Jesus was a healer, preacher and reformer of the Jewish religion. As he was well versed in the scriptures he had debates and discourses with the Jewish scholars. He was annoyed at the strict observance of the Jewish laws. The Pharisees and the scribes were publicly criticized by him. He called the former ‘white washed tombs’ and the latter ‘sons of serpents.’ The offended Jewish elite plotted to kill him and forced Pontius Pilate to crucify the fiery man as a public nuisance. 

Jesus was probably a preacher and a faith healer with a winning personality. His eloquence and noble character attracted a few to him, and he was hailed as a prophet after his death.
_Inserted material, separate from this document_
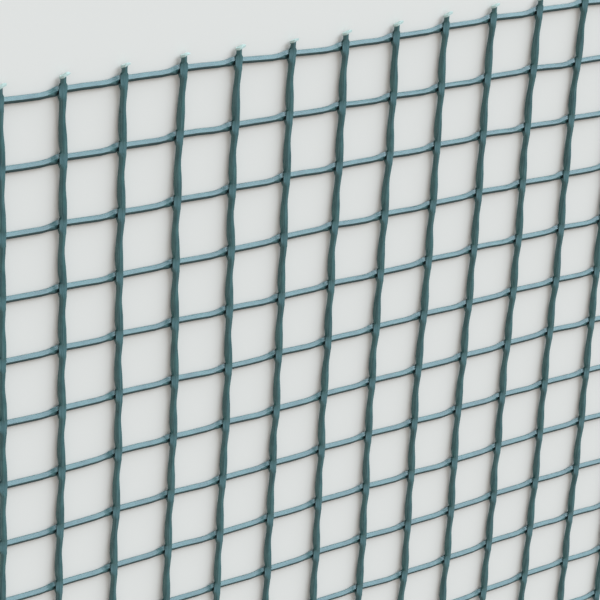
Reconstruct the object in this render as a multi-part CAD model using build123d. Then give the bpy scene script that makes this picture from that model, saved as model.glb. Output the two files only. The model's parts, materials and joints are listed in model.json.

The picture of a good man carrying a heavy cross to a hill to be crucified perhaps made Paul think that he died for the sins of others.  Paul felt the innocent guy suffered not for himself but for others. This was the foundation for the doctrine of redemption, the basis of Christianity.  

1 comment:

  1. How can you go about Jesus when it has never been established that he even existed. One cannot infer the probability who Jesus was, without concrete evidence. You are ether contradicting yourself or you don't know when to end the discussion.